▶ _Task prompt_
Repeat verbatim, and only, the lines of the data below, beginning at the line that contains "Continue the three.js" and stopping after the line that contains "return a + (b - a) * t".

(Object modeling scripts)
━━━━━━━━

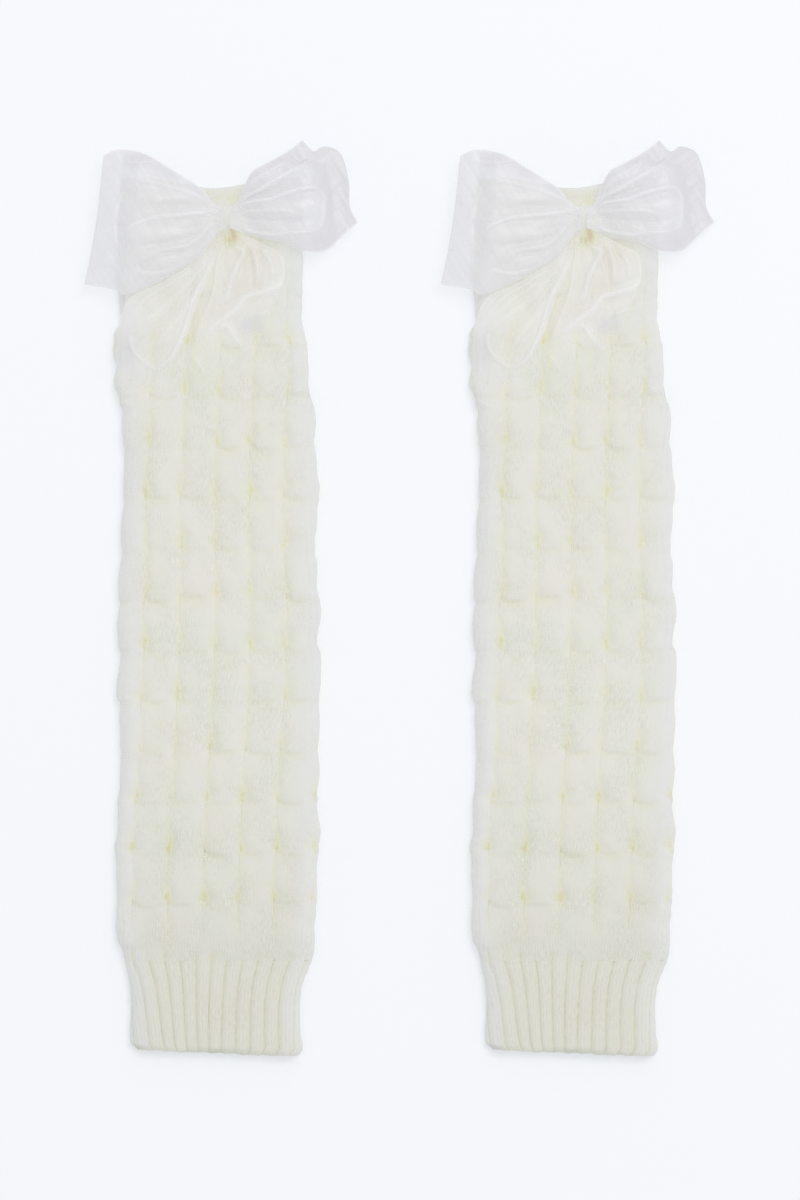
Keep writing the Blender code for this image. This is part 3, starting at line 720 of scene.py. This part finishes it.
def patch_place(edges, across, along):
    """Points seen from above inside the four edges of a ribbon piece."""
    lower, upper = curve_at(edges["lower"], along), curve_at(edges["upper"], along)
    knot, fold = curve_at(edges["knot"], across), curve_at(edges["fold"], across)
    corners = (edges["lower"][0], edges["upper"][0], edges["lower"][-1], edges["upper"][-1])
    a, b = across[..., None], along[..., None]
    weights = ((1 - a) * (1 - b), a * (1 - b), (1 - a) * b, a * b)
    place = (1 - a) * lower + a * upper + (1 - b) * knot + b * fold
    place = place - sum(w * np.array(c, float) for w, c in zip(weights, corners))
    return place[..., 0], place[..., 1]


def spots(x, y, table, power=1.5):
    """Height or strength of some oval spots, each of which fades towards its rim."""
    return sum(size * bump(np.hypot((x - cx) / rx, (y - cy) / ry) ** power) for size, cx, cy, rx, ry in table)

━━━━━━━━

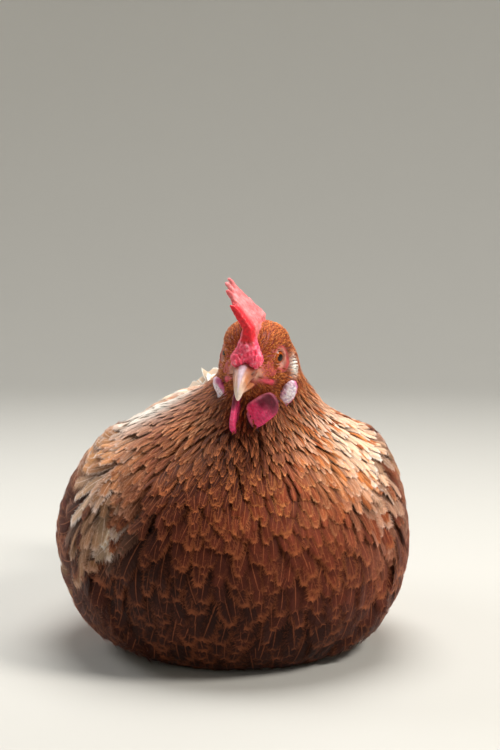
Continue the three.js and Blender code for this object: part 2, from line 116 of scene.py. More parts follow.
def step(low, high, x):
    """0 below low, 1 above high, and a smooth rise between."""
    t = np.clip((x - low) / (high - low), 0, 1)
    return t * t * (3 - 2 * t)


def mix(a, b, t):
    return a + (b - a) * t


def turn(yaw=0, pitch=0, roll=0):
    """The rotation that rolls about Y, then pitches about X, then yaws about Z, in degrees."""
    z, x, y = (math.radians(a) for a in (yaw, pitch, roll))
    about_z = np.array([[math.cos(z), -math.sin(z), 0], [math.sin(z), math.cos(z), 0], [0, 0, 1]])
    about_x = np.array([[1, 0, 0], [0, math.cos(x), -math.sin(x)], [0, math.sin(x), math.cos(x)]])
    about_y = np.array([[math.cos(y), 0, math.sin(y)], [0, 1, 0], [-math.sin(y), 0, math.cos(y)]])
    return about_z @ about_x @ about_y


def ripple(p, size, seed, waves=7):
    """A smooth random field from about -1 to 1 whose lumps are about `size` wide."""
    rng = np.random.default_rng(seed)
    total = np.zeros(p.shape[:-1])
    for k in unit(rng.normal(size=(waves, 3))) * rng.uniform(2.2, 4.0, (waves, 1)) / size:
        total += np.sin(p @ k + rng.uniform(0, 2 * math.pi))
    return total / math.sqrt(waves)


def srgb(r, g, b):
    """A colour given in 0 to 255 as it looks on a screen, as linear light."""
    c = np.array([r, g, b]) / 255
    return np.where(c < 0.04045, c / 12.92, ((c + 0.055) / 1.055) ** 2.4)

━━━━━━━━

▶ _Solution to this task_
Continue the three.js and Blender code for this object: part 2, from line 116 of scene.py. More parts follow.
def step(low, high, x):
    """0 below low, 1 above high, and a smooth rise between."""
    t = np.clip((x - low) / (high - low), 0, 1)
    return t * t * (3 - 2 * t)


def mix(a, b, t):
    return a + (b - a) * t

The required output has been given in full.